La mise sur pied de 750 « équipes de réussite éducative » destinées à venir en aide aux « enfants en fragilité » risque de « rester dans les limbes » si elle ne s'accompagne pas de la désignation d'un chef de file, estime aussi l'ADF. Si ces équipes devaient jouer un rôle privilégié en matière de prévention, elles chevaucheraient l'action des services départementaux de l'aide sociale à l'enfance et de la protection maternelle et infantile. Deux raisons qui l'amènent à demander qu'en cette matière aussi, un « rôle prépondérant » soit confié au département.
« Notre conception de la décentralisation, ce n'est pas un Etat donneur d'ordres et des collectivités en position de sous-traitants, chargées de surcroît de financer les réalisations qu'on leur impose », a martelé Claudy Lebreton en évoquant deux autres motifs d'inquiétude. Pour le revenu minimum d'insertion (RMI) transféré depuis janvier, le décalage entre les acomptes mensuels versés par le département aux caisses et les recettes perçues de l'Etat « peut avoisiner un mois de trésorerie ». Le retard global est estimé à 200 millions d'euros à la fin septembre. Une donnée qu'elle espère voir corriger à l'occasion de la prochaine loi de finances. Quant à l'allocation personnalisée à l'autonomie (APA), que l'Etat devait initialement financer à 50 %, sa participation à la dépense n'a été, en réalité, que de 43 % en 2002, 40 % en 2003 et devrait tomber à 37 % en 2004. L'assemblée réitère donc sa demande d'une « répartition pérenne » des charges entre l'Etat et les départements.

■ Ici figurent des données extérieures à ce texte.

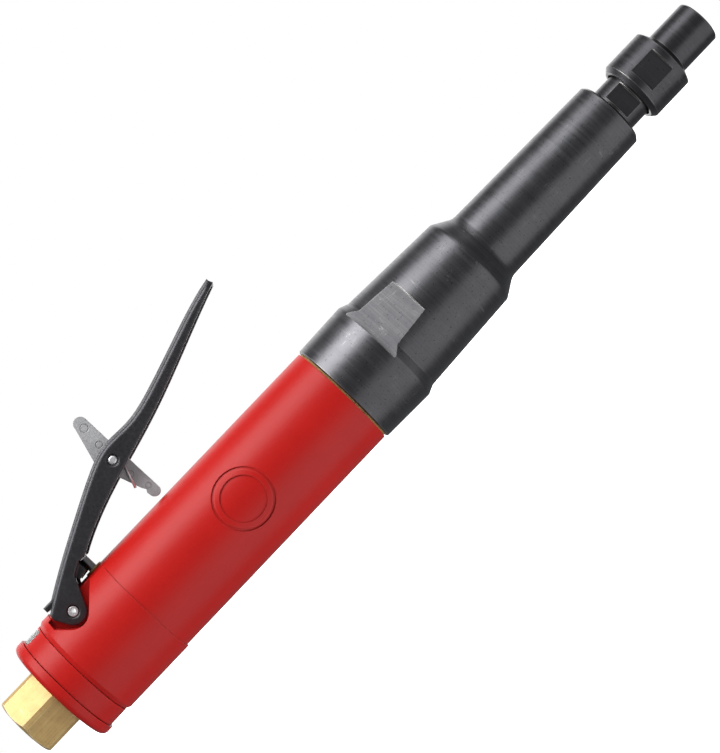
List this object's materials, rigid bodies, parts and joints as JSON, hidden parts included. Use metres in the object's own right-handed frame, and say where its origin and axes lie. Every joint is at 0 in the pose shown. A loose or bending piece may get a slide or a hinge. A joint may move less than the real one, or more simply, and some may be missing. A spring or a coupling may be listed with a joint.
{
  "type": "die grinder",
  "caption": "Straight pneumatic die grinder with extended steel barrel, collet, red handle, lever throttle with lock-off latch and hexagonal rear air inlet.",
  "frame": {"origin": "on the spindle axis at the collet's mouth", "axes": "+X along the spindle out of the nose, +Z to the lever side, +Y to the far side"},
  "size_m": [0.3286, 0.042, 0.0804],
  "materials": {
    "red_composite": "fine-grained semi-matte glass-filled nylon",
    "black_steel": "black oxide over turned steel",
    "bright_steel": "ground steel",
    "brass": "drawn and turned",
    "zinc": "die-cast and tumbled",
    "aluminium": "machined",
    "stainless_mesh": "woven wire",
    "grey_felt": "porous pad",
    "black_rubber": "moulded",
    "tan_gasket": "fibre gasket",
    "phenolic": "laminate"
  },
  "bodies": {
    "housing": {"inlet_bushing": "brass", "inlet_screen": "stainless_mesh", "rear_cap": "red_composite", "muffler_pad": "grey_felt", "deflector_oring": "black_rubber", "grip_housing": "red_composite", "backhead": "aluminium", "valve_seat": "black_rubber", "valve_spring": "bright_steel", "throttle_bush": "brass", "throttle_pin_oring": "black_rubber", "lever_pin": "bright_steel", "joint_gasket": "tan_gasket", "extension_housing": "black_steel", "front_retainer": "bright_steel", "barrel_insert": "bright_steel", "rear_end_plate": "aluminium", "front_end_plate": "aluminium", "cylinder": "bright_steel", "wave_washer": "bright_steel", "rotor_rear_bearing_outer_ring": "bright_steel", "rotor_front_bearing_outer_ring": "bright_steel", "spindle_rear_bearing_outer_ring": "bright_steel", "spindle_front_bearing_outer_ring": "bright_steel"},
    "spindle": {"rotor": "bright_steel", "vane_1": "phenolic", "vane_2": "phenolic", "vane_3": "phenolic", "vane_4": "phenolic", "vane_5": "phenolic", "drive_coupling": "bright_steel", "extension_spindle": "bright_steel", "bearing_spacer": "bright_steel", "collet_body": "black_steel", "collet": "bright_steel", "rotor_rear_bearing_inner_ring": "bright_steel", "rotor_front_bearing_inner_ring": "bright_steel", "spindle_rear_bearing_inner_ring": "bright_steel", "spindle_front_bearing_inner_ring": "bright_steel"},
    "nut": {"collet_nut": "black_steel"},
    "deflector": {"exhaust_deflector": "red_composite", "exhaust_screen": "stainless_mesh"},
    "lever": {"throttle_lever": "black_steel", "latch_pin": "bright_steel"},
    "latch": {"lock_latch": "zinc", "latch_spring": "bright_steel"},
    "plunger": {"throttle_pin": "bright_steel"},
    "valve": {"tilt_valve": "bright_steel"},
    "rotor_rear_bearing_set": {"rotor_rear_bearing_balls": "bright_steel", "rotor_rear_bearing_cage": "brass"},
    "rotor_front_bearing_set": {"rotor_front_bearing_balls": "bright_steel", "rotor_front_bearing_cage": "brass"},
    "spindle_rear_bearing_set": {"spindle_rear_bearing_balls": "bright_steel", "spindle_rear_bearing_cage": "brass"},
    "spindle_front_bearing_set": {"spindle_front_bearing_balls": "bright_steel", "spindle_front_bearing_cage": "brass"}
  },
  "joints": [
    {"name": "rotor_spin", "type": "hinge", "parent": "housing", "child": "spindle", "pos_m": [0, 0, 0], "axis": [1, 0, 0], "continuous": true},
    {"name": "collet_nut_turn", "type": "hinge", "parent": "spindle", "child": "nut", "pos_m": [0, 0, 0], "axis": [1, 0, 0], "range_deg": [0, 300]},
    {"name": "deflector_turn", "type": "hinge", "parent": "housing", "child": "deflector", "pos_m": [-0.3084, 0, 0], "axis": [1, 0, 0], "continuous": true},
    {"name": "lever_press", "type": "hinge", "parent": "housing", "child": "lever", "pos_m": [-0.2891, 0, 0.0151], "axis": [0, 1, 0], "range_deg": [0, 7.6], "stiffness_Nm_per_rad": 0.85, "springref_deg": -11.46},
    {"name": "latch_turn", "type": "hinge", "parent": "lever", "child": "latch", "pos_m": [-0.2442, 0, 0.0402], "axis": [0, 1, 0], "range_deg": [0, 76], "stiffness_Nm_per_rad": 0.004, "springref_deg": -28.65, "deforming": ["latch_spring"]},
    {"name": "throttle_slide", "type": "slide", "parent": "housing", "child": "plunger", "axis": [0, 0, -1], "range_m": [0, 0.00197]},
    {"name": "valve_tilt", "type": "hinge", "parent": "housing", "child": "valve", "pos_m": [-0.29, 0, 0.0046], "axis": [0, 1, 0], "range_deg": [0, 7.49], "deforming": ["valve_spring"]},
    {"name": "rotor_rear_bearing_roll", "type": "hinge", "parent": "housing", "child": "rotor_rear_bearing_set", "pos_m": [-0.2279, 0, 0], "axis": [1, 0, 0], "continuous": true},
    {"name": "rotor_front_bearing_roll", "type": "hinge", "parent": "housing", "child": "rotor_front_bearing_set", "pos_m": [-0.1649, 0, 0], "axis": [1, 0, 0], "continuous": true},
    {"name": "spindle_rear_bearing_roll", "type": "hinge", "parent": "housing", "child": "spindle_rear_bearing_set", "pos_m": [-0.1218, 0, 0], "axis": [1, 0, 0], "continuous": true},
    {"name": "spindle_front_bearing_roll", "type": "hinge", "parent": "housing", "child": "spindle_front_bearing_set", "pos_m": [-0.0506, 0, 0], "axis": [1, 0, 0], "continuous": true}
  ],
  "couplings": [
    {"joint": "latch_turn", "follows": "lever_press", "ratio": 10},
    {"joint": "throttle_slide", "follows": "lever_press", "m_per_rad": 0.014827},
    {"joint": "valve_tilt", "follows": "lever_press", "ratio": 0.9847},
    {"joint": "rotor_rear_bearing_roll", "follows": "rotor_spin", "ratio": 0.368},
    {"joint": "rotor_front_bearing_roll", "follows": "rotor_spin", "ratio": 0.368},
    {"joint": "spindle_rear_bearing_roll", "follows": "rotor_spin", "ratio": 0.401},
    {"joint": "spindle_front_bearing_roll", "follows": "rotor_spin", "ratio": 0.401}
  ]
}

Rien d'étonnant, dès lors, à ce que, en matière de politique du handicap, l'Assemblée des départements de France se dise prête à envisager « des transferts cohérents avec l'ensemble de ses compétences », à condition qu'ils soient compensés « par une ressource fiable et dynamique ». Pas question cependant de se prêter aux « tentatives de décentralisation du champ sanitaire » qui remettraient en cause, à terme, le système national de sécurité sociale.
Bien que Claudy Lebreton ait appelé l'assemblée à « s'ouvrir à l'écoute et aux sollicitations » d'un « mouvement associatif puissant et diversifié », les élus ont exprimé vigoureusement leur opposition à la gestion de la maison départementale du handicap par un groupement d'intérêt public, solution demandée par les associations et retenue par le gouvernement, mais qu'ils trouvent « rigide » et craignent surtout de ne pas maîtriser. Leur préférence irait à une organisation sous la forme d'un établissement public (formule qui est celle des centres communaux d'action sociale) ou d'une simple commission comparable à celle qui attribue l'APA.
Sur un plan plus général, l'ADF rappelle le principe proclamé d'une compensation intégrale des transferts de compétences, ce qui suppose à ses yeux une évaluation des coûts « rigoureuse » et « contradictoire » et l'association des assemblées d'élus concernées à la mise au point des modalités de transmission des ressources. Enfin, pour tenir compte de la diversité des départements, elle plaide pour une péréquation « juste, lisible, fondée sur des critères simples et compréhensibles ». En songeant notamment aux départements ruraux et à ceux d'outre- mer, ces quatre derniers figurant parmi les collectivités qui comptent le plus de bénéficiaires du RMI.
(1) ADF : 6, rue Duguay-Trouin - 75006 Paris - Tél. 01 45 49 60 20.
(2) Voir ASH n° 2374 du 24-09-04.
(3) Sur les propositions d'amendements du secteur associatif, voir ASH n° 2376 du 8-10-04.